The exposure to and uptake of pollutants during commuting in transport and indoor micro-environments is clearly one of the key areas through which enhancements in public health could be made using various regulations. PMs are key products of various vehicular exhausts, dust, tree burning, etc., whereas black carbon (BC) is usually released as a result of the incomplete combustion of diesel fuel. The amount of PM entering the lungs is one of the key physiological links for studying air pollutants effects on human health. However, few studies have assessed the exposure to PM during commuting [21,25]; exposure studies on long-haul journeys are scarce [26].

Studies have shown that exposure in terms of inhaled dose varies significantly with the modes of commute due to the interaction of numerous factors such as route topography, urban morphology and meteorology, traffic conditions, pollutant levels, and inhalation rates [27,28,29]. In an exposure study conducted in Dublin, Ireland, the PM_2.5 ranged from 104–128 µg/m³ during a bus commute [30]. Commuters traveling by bus experienced higher PM_2.5 exposure than those using other travel modes (car, cyclist, pedestrian), indicating differences in physiological state (breathing rate, frequency), exposure durations, and exposure levels. However, other studies reported that commuting by motor vehicles results in higher exposure to traffic-related air pollution when compared to commuting by cycling or walking [21,31,32,33,34]. Studies of pedestrian exposure to pollutants also yielded conflicting results, with some suggesting that individuals walking are less exposed to particles when compared to commuters in a bus or car [35,36], whereas some reported conflicting findings [37,38,39]. The variation in the findings of these studies on local commuters makes the assessment of commuter exposure and inhaled dose in long-distance routes of particular health interest, particularly as the effects of long-distance commuting have not been studied previously.
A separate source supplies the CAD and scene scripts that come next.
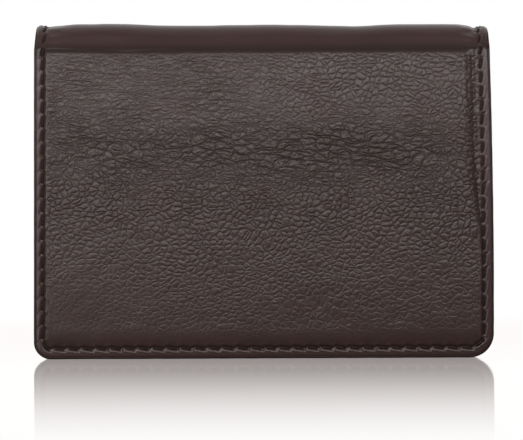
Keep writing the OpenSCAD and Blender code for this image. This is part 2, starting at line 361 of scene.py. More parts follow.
def crease_phase(x, s, spacing, seed):
    """Counts a family of wandering creases that run across the case, and says how strong each is."""
    wander = (0.5 * noise(x / 11 + 5, s / 6, seed) + 0.3 * noise(x / 3.6, s / 2.6, seed + 1)
              + 0.12 * noise(x / 1.2, s, seed + 2))
    phase = (s + 0.09 * x) / spacing + wander
    line = np.floor(phase)
    return phase, smooth(0.5 + 1.3 * noise(x / 3.4 + line * 3.7, line * 1.9, seed + 3))


def grain_place(x, s):
    """The sheet's coordinates, warped so that the pebbles differ in size and drift in rows."""
    drift = (0.9 * noise(x / 9, s / 11 + 7, 7) + 0.4 * noise(x / 2.6, s / 2.6, 8)
             + 0.24 * noise(x / 0.8, s / 0.8, 9))
    flow = (noise(x / 12 + 3, s / 8, 5) + 0.35 * noise(x / 3.1, s / 2.4, 6)
            + 0.26 * noise(x / 0.8, s / 0.7, 10))
    return x + drift, s + flow


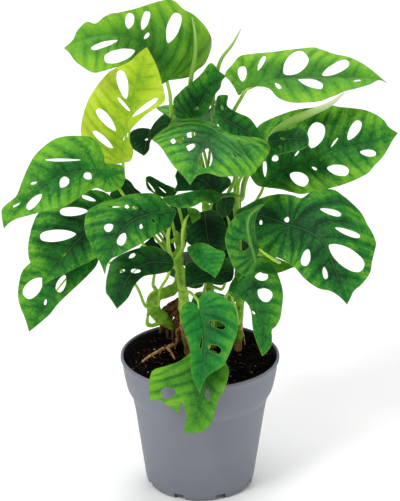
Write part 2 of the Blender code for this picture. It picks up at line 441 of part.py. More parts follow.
def bend(leaf, flat):
    """Where points of the flat blade (mm along the midrib, mm to its right) lie on the bent blade."""
    flat = np.asarray(flat, float)
    line, length = leaf["line"], leaf["length"]
    t = np.gradient(line, axis=0)
    t /= np.linalg.norm(t, axis=1)[:, None]
    s = flat[:, 0] / length
    k = np.clip(s, 0, 1)
    at = np.linspace(0, 1, 61)
    middle = np.stack([np.interp(k, at, line[:, j]) for j in range(3)], -1)
    t = np.stack([np.interp(k, at, t[:, j]) for j in range(3)], -1)
    t /= np.linalg.norm(t, axis=1)[:, None]
    middle = middle + t * ((s - k) * length)[:, None]
    look = facing(*leaf["face"][0]) * (1 - k)[:, None] + facing(*leaf["face"][1]) * k[:, None]
    side = np.cross(t, look)
    side /= np.linalg.norm(side, axis=1)[:, None]
    up = np.cross(side, t)
    right = flat[:, 1] >= 0
    start = np.radians(np.where(right, leaf["fold"][1], leaf["fold"][0]))
    turn = np.radians(np.where(right, leaf["curl"][1], leaf["curl"][0])) / 40 + 1e-6
    far = np.abs(flat[:, 1])
    over = (np.sin(start + turn * far) - np.sin(start)) / turn
    rise = (np.cos(start) - np.cos(start + turn * far)) / turn
    rise += 1.2 * (far / 35) ** 2 * np.sin(flat[:, 0] / 6.2 + np.where(right, 0.4, 2.2))
    return middle + side * (np.sign(flat[:, 1]) * over)[:, None] + up * rise[:, None]


def flatten(leaf, spots):
    """The flat-blade points of spots picked in the front view."""
    spots = np.asarray(spots, float)
    a, b = np.meshgrid(np.linspace(-0.45, 1.1, 63) * leaf["length"], np.linspace(-75, 75, 76), indexing="ij")
    grid = np.stack([a.ravel(), b.ravel()], -1)
    view = front_view(bend(leaf, grid))
    near = np.argmin(((spots[:, None] - view[None]) ** 2).sum(-1), 1)
    flat = grid[near].copy()
    for _ in range(6):
        here = front_view(bend(leaf, flat))
        da = (front_view(bend(leaf, flat + (0.1, 0))) - here) / 0.1
        db = (front_view(bend(leaf, flat + (0, 0.1))) - here) / 0.1
        miss = spots - here
        det = da[:, 0] * db[:, 1] - da[:, 1] * db[:, 0]
        det = np.where(np.abs(det) < 0.05, 0.05 * np.sign(det + 1e-9), det)
        step = np.stack([miss[:, 0] * db[:, 1] - miss[:, 1] * db[:, 0],
                         da[:, 0] * miss[:, 1] - da[:, 1] * miss[:, 0]], -1) / det[:, None]
        flat += np.clip(step, -4, 4)
    return flat


def slit(x0, y0, x1, y1, width, points):
    """An oval hole from its inner end to its outer end, a little wider towards the outer end."""
    turn = np.arange(points) / points * 2 * math.pi
    run = 0.5 - 0.5 * np.cos(turn)
    aside = 0.5 * width * np.sin(turn) * (0.85 + 0.3 * run)
    dx, dy = x1 - x0, y1 - y0
    size = math.hypot(dx, dy)
    return np.stack([x0 + dx * run - dy / size * aside, y0 + dy * run + dx / size * aside], -1)


def outlines(leaf, steps, hole_points):
    """A leaf's edge and its holes on the flat blade."""
    if "half_width" not in leaf:
        edge = flatten(leaf, smooth(leaf["edge"], steps, closed=True))
        return edge, [flatten(leaf, slit(*hole, hole_points)) for hole in leaf["holes"]]
    size = np.array([leaf["length"], leaf["half_width"]])
    loop = PLAIN_EDGE + [(along, -aside) for along, aside in reversed(PLAIN_EDGE)]
    holes = []
    for a0, b0, a1, b1, width in leaf["holes"]:
        holes.append(slit(a0 * size[0], b0 * size[1], a1 * size[0], b1 * size[1], width, hole_points))
    return smooth(np.array(loop) * size, steps, closed=True), holes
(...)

Our study focused on exposure during long-distance commutes between two capital cities of the northeastern United States (Albany, NY and Boston, MA), as well as indoors, outdoors, and while walking in each city. The study was designed to fill the existing knowledge lacunae by fulfilling these underlying objectives: (i) to measure the exposure levels to size-fractionated PM (PM₁, PM_2.5, PM₄, PM₇, PM₁₀, TSP) and BC during long-haul commutes between the two cities; (ii) to evaluate pollutant exposure levels during city walking and in outdoor and indoor micro-environments; (iii) to estimate air particulates related to inhaled doses during long-haul commutes; and iv) to explore the influence of potential sources of PM and BC exposure in indoor and outdoor micro-environments. The results of this study clarify the disparities between personal exposures in distinctive micro-environments at diverse locations and allow the evaluation of long-distance commuter dose for further epidemiologic research, assisting policy-makers with a basis for possible exposure reduction.

2. Methodology

2.1. Field Study

Albany and Boston are the capital cities of New York (NY) and Massachusetts (MA) with 1.1 million and 4.9 million inhabitants, respectively. They are growing fast in population, which has led to the growth of vehicular traffic and industrial activities. For measurements, an interstate highway (I-90) was selected. This route is 270 km long between Albany and Boston (Figure 1) and is routinely used by commuters to travel between the two cities.

Private diesel-powered and public buses were used to measure exposure concentrations for long-haul and local (Albany) commutes, respectively. The buses had a capacity of 55 passengers, were naturally ventilated, and had closed windows. The average long-haul bus journey time was about 4 h 30 min, while the journey time of the local buses was about 1 h. In the current study, field sampling was also carried out indoors, outdoors, and while walking in each city. Different activities performed in indoor or outdoor environments were noted in a time-series diary during the day. The indoor sampling sites in Boston and Albany were in urban residential areas near busy roads.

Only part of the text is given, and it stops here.